Decoding with Color
When I’m reviewing and editing nonfiction book manuscripts, I often find that similar thoughts and ideas reoccur throughout the text in ways that dilute their power as well as the author’s message.
For instance, a paragraph about the history of neuroscience is followed by one on art, and then more information about the history of neuroscience occurs many pages later and then again several chapters after that. Skilled writers are able to weave disparate information through their books in ways that serve the theme and provide cohesive narration. (Avant-garde writers, on the other hand, are a different story!) But most mainstream nonfiction writers, especially if they work without an outline, can lose track of their thoughts and confuse readers if they mix up things too much.
By putting similar information together, readers can follow a logical thought sequence and truly engage with the subject(s) in deeper ways. I call this keeping “same with same,” and it's relatively easy to accomplish.
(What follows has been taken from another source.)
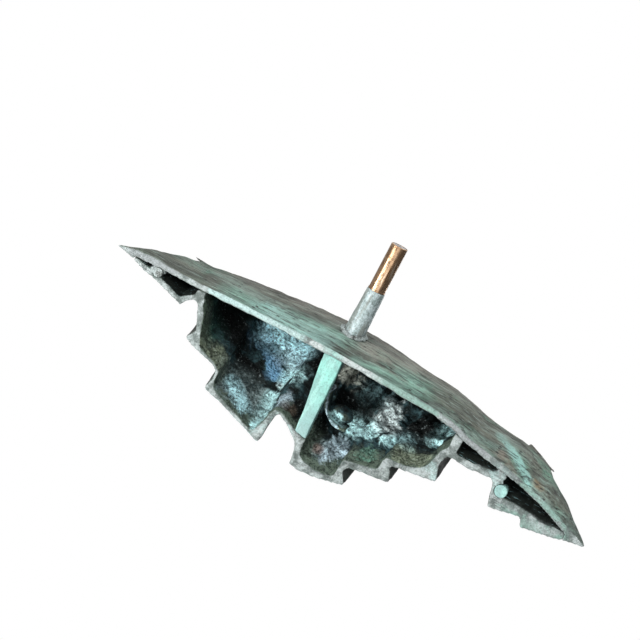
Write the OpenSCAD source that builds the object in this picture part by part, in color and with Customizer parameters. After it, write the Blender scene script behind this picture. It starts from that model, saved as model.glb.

Algorithms be damned. I have an old school suggestion for decoding your manuscript and locating the “sames": Read your draft all the way through using colored pens/pencils to mark the types of information as you go. Say, green for the history of neuroscience and red for art. By the time you’re done, you are likely to see a bold visual pattern that allows you to extract similar information and put it together in one place.
The work doesn’t stop there, however. Once you have the information in one place, it’s time to work on transitions, check for repetition, and see if you have gaps that need to be filled. Maybe you’ll find you have large subsets of similar information that can be placed in a few separate sections and still make sense. The point is that you won’t know until you do the color hunt, and then what you have to work with truly becomes clear.